On Chinese social media platforms like Weibo, there is a noticeable resentment towards Western leaders for not criticizing Modi’s visit to Russia. Many users perceive this as double standards, questioning why India can maintain ties with both Europe and Russia without much scrutiny, while China faces severe criticism for similar actions. Calls for the US and Europe to impose sanctions on Indian companies doing business with Russia have emerged, alongside queries about whether Modi will face consequences for “playing both sides.” In contrast, some posts praise Modi as a “strategic master” for managing to keep both Washington and Moscow satisfied, highlighting India’s ability to safeguard its national interests while nurturing friendly relations with major global powers.

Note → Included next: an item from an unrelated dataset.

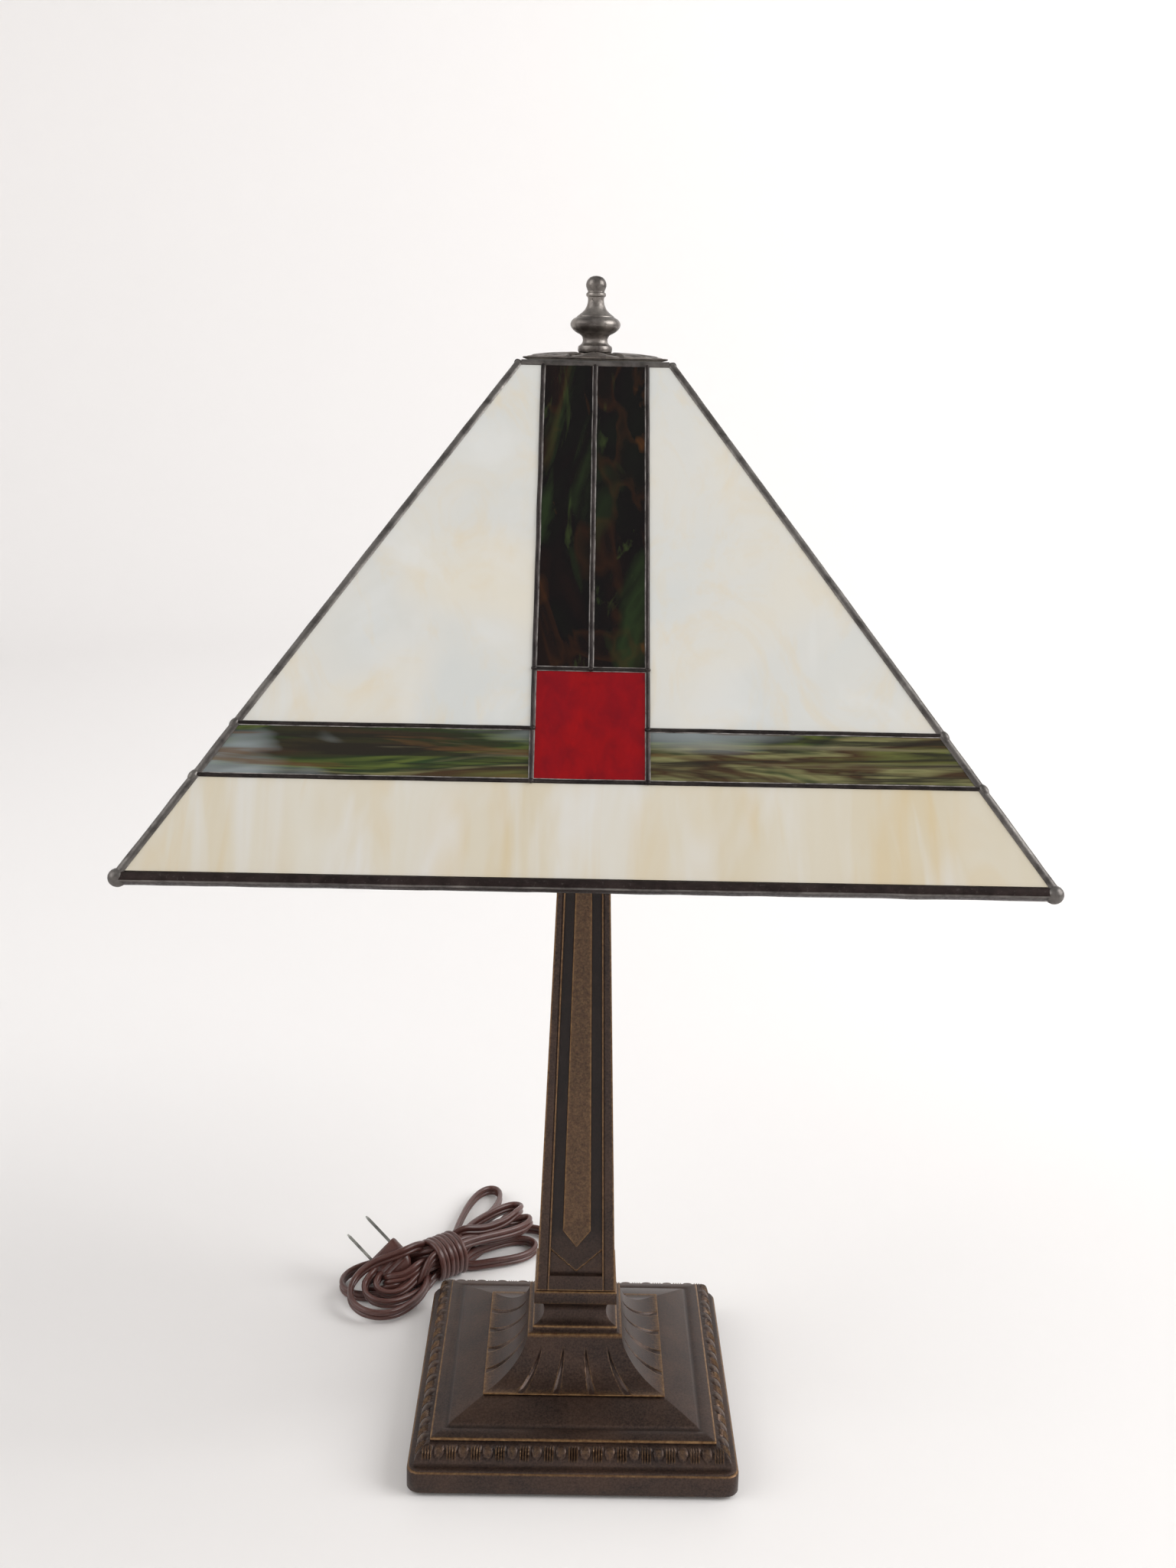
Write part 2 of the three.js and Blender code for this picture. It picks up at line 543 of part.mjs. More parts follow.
function socketShell() {
  const wall = turned([
    [14.7, 281.8], [15.4, 281.8], [15.4, 288], [15.9, 289], [15.4, 290], [15.4, 308], [16.4, 312],
    [16.4, SOCKET.shellTop], [15.6, SOCKET.shellTop], [15.6, 312.6], [14.7, 308.6], [14.7, 281.8],
  ]);
  const knobHole = cylinder(3.4, 10, 20, 16).rotateX(Math.PI / 2).translate(0, 0, SOCKET.knobZ);
  return solid(wall).subtract(solid(knobHole));
}
addPart('socket_shell', geometryOf(socketShell()), BRASS());
addPart('socket_interior', cylinder(13, 280, 303, 24), paint(0x1d1a18, 0.5));
addPart('screw_shell', ring(13.5, 14, 303.4, 327, 24), BRASS());

// Turn key: a stem out of the front of the shell and a flat paddle
function switchKnob() {
  const stem = cylinder(2.6, 13.4, 30, 12).rotateX(Math.PI / 2);
  const paddle = new THREE.SphereGeometry(1, 12, 8).scale(7.5, 6, 2.6).translate(0, -33, 0);
  return solid(stem).add(solid(paddle));
}
addPart('switch_knob', geometryOf(switchKnob()), paint(0x1c1a19, 0.4))
  .position.set(0, 0, SOCKET.knobZ);

// ---------------------------------------------------------------- bulb
function bulbBase() {
  const profile = [[0, BULB.baseBottom], [4, BULB.baseBottom], [9, BULB.baseBottom + 3]];
  const turns = 5;
  for (let i = 0; i < turns; i += 1) {
    const z = BULB.baseBottom + 4 + i * 3.6;
    profile.push([12.3, z], [13, z + 1.8]);
  }
  profile.push([12.3, BULB.baseTop - 3], [12.6, BULB.baseTop], [0, BULB.baseTop]);
  return turned(profile, 20);
}
addPart('bulb_base', bulbBase(), paint(0xb8b6b0, 0.3, 0.9));

function bulbGlobe() {
  const outer = [[13.2, 0], [14, 5], [17.5, 13], [23, 24], [27.6, 33], [29.7, 41], [BULB.r, 48]];
  const height = BULB.top - BULB.baseTop - GAP;
  const crown = height - 48;
  for (let i = 1; i < 6; i += 1) {
    const angle = (i / 6) * (Math.PI / 2);
    outer.push([BULB.r * Math.cos(angle), 48 + crown * Math.sin(angle)]);
  }
  outer.push([0, height]);
  const inner = outer.map(([r, h]) => [Math.max(r - 1, 0), h === height ? h - 1 : h]).reverse();
  const profile = [...inner, ...outer].map(([r, h]) => [r, BULB.baseTop + GAP + h]);
  return turned(profile, 20);
}
addPart('bulb_globe', bulbGlobe(), paint(0xf3efe6, 0.3));

// ---------------------------------------------------------------- cord
const VINYL = () => paint(0x4f3730, 0.45);

// Strain relief: a flanged bushing in the back of the plinth that tapers onto the cord
function cordBushing() {
  const profile = [
    [0, 60.2], [EXIT.flangeR, 60.2], [EXIT.flangeR, 62.2], [EXIT.holeR - GAP, 62.2],
    [EXIT.holeR - GAP, PLINTH.half + GAP], [EXIT.flangeR, PLINTH.half + GAP], [EXIT.flangeR, 72],
    [3.6, EXIT.sleeveEnd], [0, EXIT.sleeveEnd],
  ];
  return turned(profile, 20).rotateX(-Math.PI / 2).translate(0, 0, EXIT.z);
}
addPart('cord_bushing', cordBushing(), paint(0x33241f, 0.5));

// The cord's free run: out of the sleeve, down to the table and round to the hank
const LEAD = [
  [0, 91.3, 6.2], [0, 96, 5.5], [-0.2, 101, 4], [-0.8, 107, 3.1], [-2.2, 114, 2.8],
  [-4.6, 121.5, 2.8], [-8, 129, 2.8], [-11.2, 133.6, 2.8], [-15, 137.4, 2.8],
];

function cordLead() {
  const path = new THREE.CatmullRomCurve3(LEAD.map((p) => new THREE.Vector3(...p)), false, 'centripetal');
  const flat = [];
  for (let i = 0; i < 8; i += 1) {
    const angle = (i + 0.5) * (Math.PI / 4);
    flat.push([(CORD.width / 2) * Math.cos(angle), (CORD.thickness / 2) * Math.sin(angle)]);
  }
  return new THREE.ExtrudeGeometry(outline(flat), { steps: 16, bevelEnabled: false, extrudePath: path });
}
addPart('cord_lead', cordLead(), VINYL());

// Plug: a flat moulded body with two parallel blades, tilted among the turns of the hank
const plugAxes = new THREE.Matrix4();
{
  const out = new THREE.Vector3(...PLUG_OUT).normalize();
  const spread = new THREE.Vector3(...PLUG_SPREAD);
  spread.addScaledVector(out, -spread.dot(out)).normalize();
  plugAxes.makeBasis(spread, new THREE.Vector3().crossVectors(out, spread), out);
  plugAxes.setPosition(...PLUG.face);
}

function plugBody(grow) {
  const [w, t] = [PLUG.width / 2 + grow, PLUG.thickness / 2 + grow];
  const end = [w * 0.62, t * 0.75];
  const body = new THREE.BufferGeometry();
  const ring4 = (a, b, z) => [[-a, -b, z], [a, -b, z], [a, b, z], [-a, b, z]];
  const points = [
    ...ring4(...end, -PLUG.length - grow), ...ring4(w, t, -PLUG.length * 0.45), ...ring4(w, t, grow),
  ];
  const faces = [0, 2, 1, 0, 3, 2, 8, 9, 10, 8, 10, 11];
  for (const level of [0, 4]) {
    for (let i = 0; i < 4; i += 1) {
      const [a, b] = [level + i, level + ((i + 1) % 4)];
      faces.push(a, b, b + 4, a, b + 4, a + 4);
    }
  }
  body.setAttribute('position', new THREE.Float32BufferAttribute(points.flat(), 3));
  body.setIndex(faces);
  return body;
}

function plug() {
  const pieces = [solid(plugBody(0).applyMatrix4(plugAxes))];
  for (const side of [-1, 1]) {
    const x = (side * BLADE.spacing) / 2;
    const blade = box(
      [x - BLADE.thickness / 2, -BLADE.width / 2, -2],
      [x + BLADE.thickness / 2, BLADE.width / 2, BLADE.length],
    );
    pieces.push(solid(blade.applyMatrix4(plugAxes)));
  }
  return join(pieces);
}
addPart('plug', geometryOf(plug()), VINYL());

// Hank: the outer shape of the folded cord and of its one longer loop, hollowed where the plug lies
function cordHank() {
  const turns = solid(slab(stadium(HANK.left, HANK.right, HANK.r), 0, HANK.height, 8));
  const loop = solid(slab(stadium(SIDE_LOOP.from, SIDE_LOOP.to, SIDE_LOOP.r), 0, 14, 5));
  const nest = plugBody(0.6);
  const blades = box([-8, -4.2, -1], [8, 4.2, BLADE.length + 1]);
  return cut(turns.add(loop), [nest, blades].map((tool) => solid(tool.applyMatrix4(plugAxes))));
}
addPart('cord_hank', geometryOf(cordHank()), VINYL());

export default lamp;
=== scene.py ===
"""Looks of the stained glass table lamp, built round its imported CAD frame.

Lengths in this script are millimetres until a mesh is made, which turns them into metres.
"""

import math

import bmesh
import bpy
import numpy as np
from mathutils import Matrix, Vector, noise


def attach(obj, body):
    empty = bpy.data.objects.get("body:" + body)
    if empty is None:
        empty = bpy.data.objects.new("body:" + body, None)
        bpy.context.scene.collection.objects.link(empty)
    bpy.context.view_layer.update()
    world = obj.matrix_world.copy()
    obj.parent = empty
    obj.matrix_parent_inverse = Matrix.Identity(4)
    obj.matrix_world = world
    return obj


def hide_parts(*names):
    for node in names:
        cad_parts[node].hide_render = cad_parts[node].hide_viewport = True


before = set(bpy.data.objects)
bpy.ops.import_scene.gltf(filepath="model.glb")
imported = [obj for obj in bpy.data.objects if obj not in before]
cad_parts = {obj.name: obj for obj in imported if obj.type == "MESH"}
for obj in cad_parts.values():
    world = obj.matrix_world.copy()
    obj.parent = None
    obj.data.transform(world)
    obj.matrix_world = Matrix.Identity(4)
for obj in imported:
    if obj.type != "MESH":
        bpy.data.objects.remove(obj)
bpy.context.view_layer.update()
MM = 0.001
scene = bpy.context.scene
scene.view_settings.view_transform = "Standard"


# ---------------------------------------------------------------- camera
CAMERA_AT = (-5.46, -636.83, 453.91)
PAN, PITCH, ROLL = math.radians(0.571), math.radians(14.373), math.radians(1.218)
FOCAL_PIXELS = 2068.7
IMAGE_HEIGHT = 2049
SENSOR = 36.0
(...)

There is a notable divergence between the discourse in Mandarin and English. In the English-language media and on platforms like X, there is an optimistic view of India-Russia relations. Scholars such as Long Xingchun from Sichuan International Studies University and commentators like Hu Xijin emphasize that China does not perceive closer India-Russia relations as a direct threat. They attempt to portray India as a partner to both Russia and China, balancing against perceived “Western aggression.”